Although we like to recount history in a logical, linear narrative, in reality, matters usually are not so straight-forward. War, plague, economic depression all affect people differently depending on age, class, sex and the like. Collections of texts and images, since they do represent multiple points of view, are ideal ways to accurately convey the multi-faceted nature of human reality. Through a collection, annotation, and translation, where necessary, of chronicles, diaries, letters, government documents, religious literature and contemporary images this project aims at the creation of a hypertext archive through which scholars and students can study the medical, governmental, religious and personal responses to the problem of epidemic disease.

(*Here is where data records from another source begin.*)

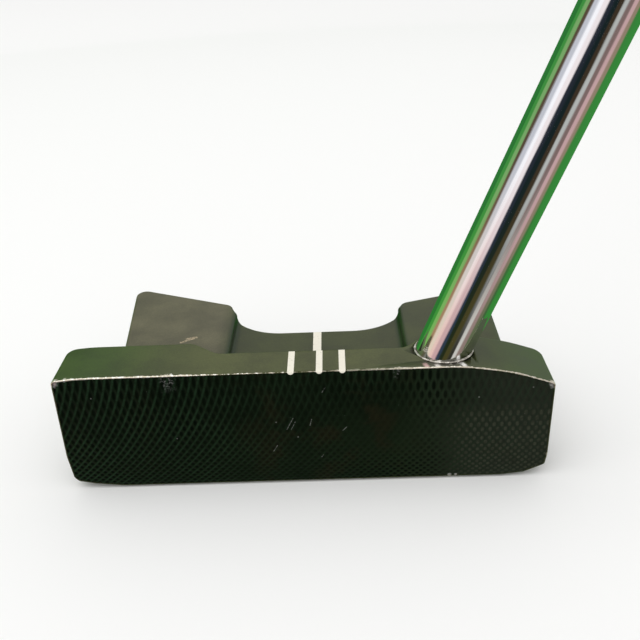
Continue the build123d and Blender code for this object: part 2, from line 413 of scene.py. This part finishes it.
# Sides of the face's convex outline: a point on each, and its outward direction. A side that turns
# only slightly from one already found is left out
def faceOutline(piece):
    mesh = piece.data
    faces = list(filter(onFacePlane(piece), mesh.polygons))
    points = [mesh.vertices[index].co.copy() for index in {i for face in faces for i in face.vertices}]
    sides = []
    for start, end in {key for face in faces for key in face.edge_keys}:
        start, end = mesh.vertices[start].co.copy(), mesh.vertices[end].co
        for outward in ((end - start).cross(faceNormal), (start - end).cross(faceNormal)):
            outward.normalize()
            isEdge = all((point - start).dot(outward) < 0.005 * mm for point in points)
            if isEdge and all((outward - other).length > 0.01 for place, other in sides):
                sides.append((start, outward))
    return sides


milling = {
    "radius": 44.0,   # of the cutter's path
    "centre": 37.2,   # height of the arcs' centres, up the face
    "pitch": 1.57,
    "depth": 0.13,
    "steps": 5,       # mesh points from one ridge to the next
    "skin": 0.25,
    "gap": 0.16,      # taken off the plate's edges, and left behind it
}
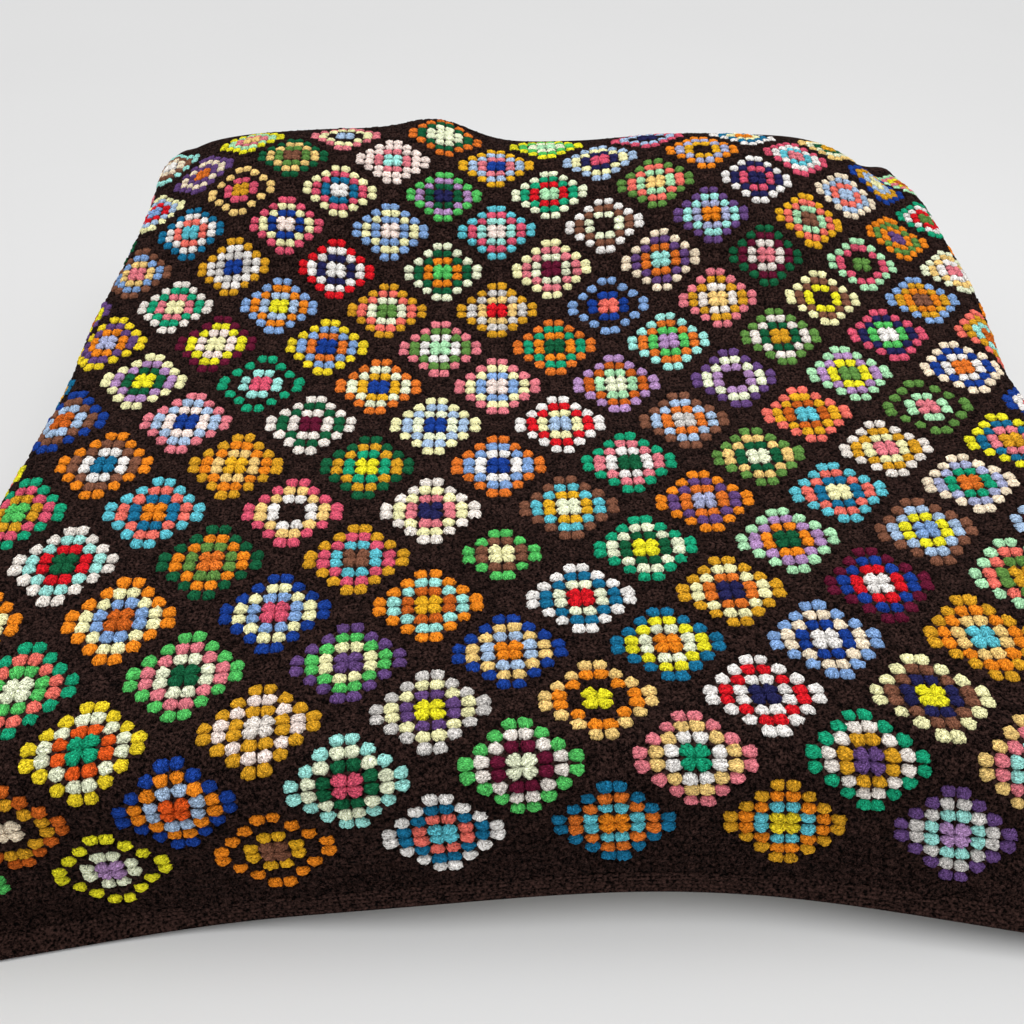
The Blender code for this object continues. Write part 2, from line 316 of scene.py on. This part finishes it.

The collection initially will be concentrated in three parts of Europe: Tuscany in central Italy, the Avignon-Montpelier region in France, and the Rhineland towns of Germany. The three areas are not unique, but they do offer sources that deal with the initial infestation of plague in the 1340s and 1350s as well as information on the subsequent plagues that almost generationally swept through parts of Europe. They also have the advantage of offering a sense of Europe's geographical diversity and how the experience of plague differed in various economic and social environments. Thus the archive should function much like a well designed archeological excavation in which by digging deeply at various point on a site one can study spatial as well as temporal variations. Searchers will be able to follow topics of special interests either by moving throughout Europe at a particular time or by following particular themes in subsequent plagues. From the very earliest plagues, for example, there were simple embargoes preventing movements of goods and people from one area to another. By the sixteenth century, however, there were well articulated systems of quarantine in place in many parts of Europe. Similarly, during the epidemics, physicians and medical writers in various parts of Europe had to deal with questions of the nature of medical knowledge and the extent of the doctor's ethical responsibility to the ill. Medical consilia from each of the three areas include discussions of each of these issues. Over the course of the fourteenth and fifteenth centuries, European Christians developed a number of saints who set an example of helpful charity toward victims and who also were understood to preserve the healthy from the ravages of plague. The veneration of St. Roch of Montpelier grew steadily during the fifteenth century, especially in Italy and Germany. And finally, spatial and temporal comparisons of how chroniclers and diarists described plague and the social response to epidemics can demonstrate how commonplace observations like Boccaccio's description of abandonment were picked up by other writers. Images of abandonment can be traced from Florence to Avignon and from Avignon into the towns of Germany.

The initial stages concentrating on three core areas will provide a basic context into which selected images, medical consilia and narrative fragments from other parts of Europe can be fitted.